Newton fathered physics as we know it now. He formulated precise laws that govern our world, which stood the test of time for centuries. But as our knowledge about the universe incrementally advanced and as we began to deal with scales (both incredibly minute and infinitely large) that were unthinkable at his times, we started redefining the laws. Albert Einstein postulated Special and General theory of relativity that helped us in dealing with the vastness of our ever expanding universe. Quantum physics did the same for the micro universe constituting of sub atomic particles.
Though I had studied some quantum physics during school, the first time I thought seriously about its implications was during a long train ride when I read a book by Deepak Chopra. The book (I cannot recall it's name, fortunately) was the usual motivational self-help trash, that everyone ends up reading at a certain phase of their life.

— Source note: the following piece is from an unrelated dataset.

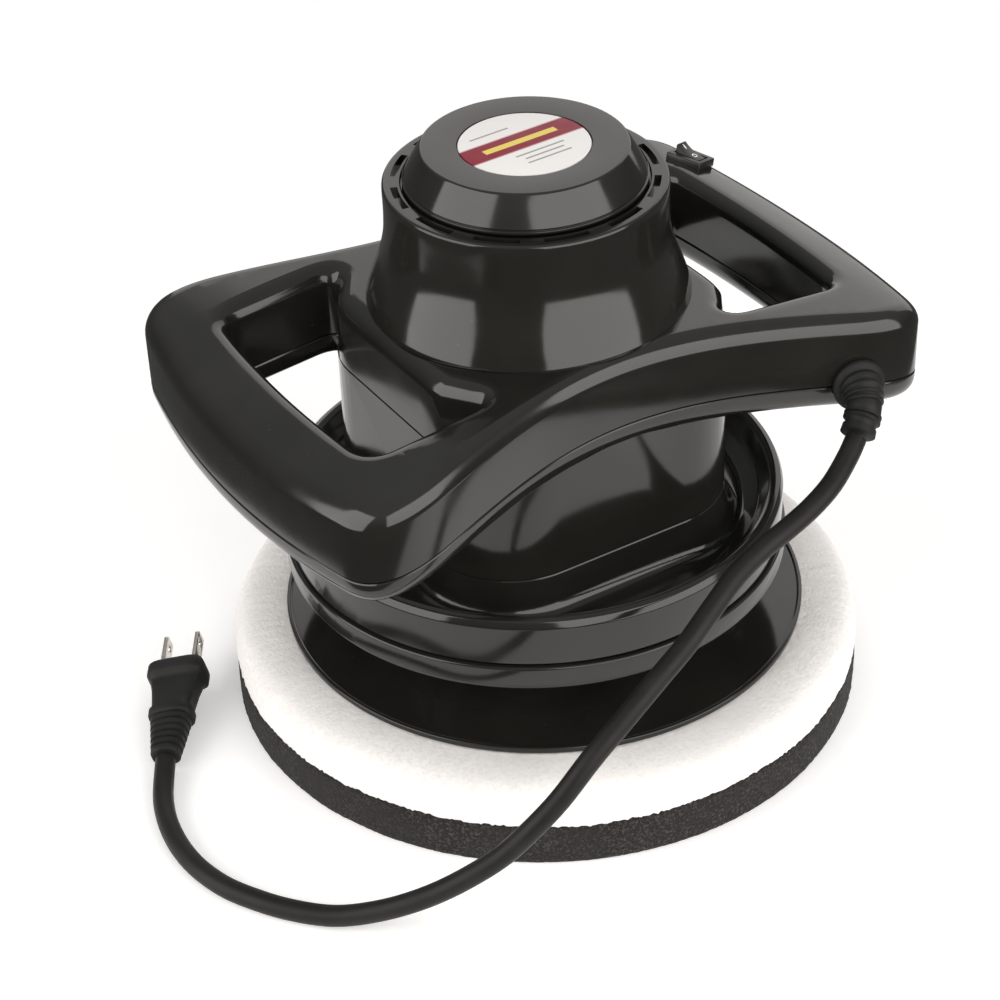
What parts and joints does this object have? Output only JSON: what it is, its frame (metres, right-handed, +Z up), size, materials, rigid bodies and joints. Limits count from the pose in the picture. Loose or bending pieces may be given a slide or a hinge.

It married quantum theory with some spiritual mumbo-jumbo and produced a concoction of pseudoscientific rubble. The one and only positive outcome it produced in me was an interest to read more about quantum physics. (I am now curious to know what happened to the me in an alternate universe who tried to realise his true potential through quantum spirituality after believing Deepak Chopra).
In his book In Search Of Schrodinger's Cat: Quantum Physics And Reality, John Gribbin tries to make sense of the bizzare world of probabilities, uncertainties, ghost electrons, multiverses and time travel- concepts that are difficult for humans to even visualise. He starts from basics by introducing the concept of light as particles and waves, atomic structure and the weird inconsistencies that necessitated a new method of looking beyond our perceived reality. The book chronicles the evolution of quantum theory through the inputs from several ingenious minds that braved to think in radically different ways.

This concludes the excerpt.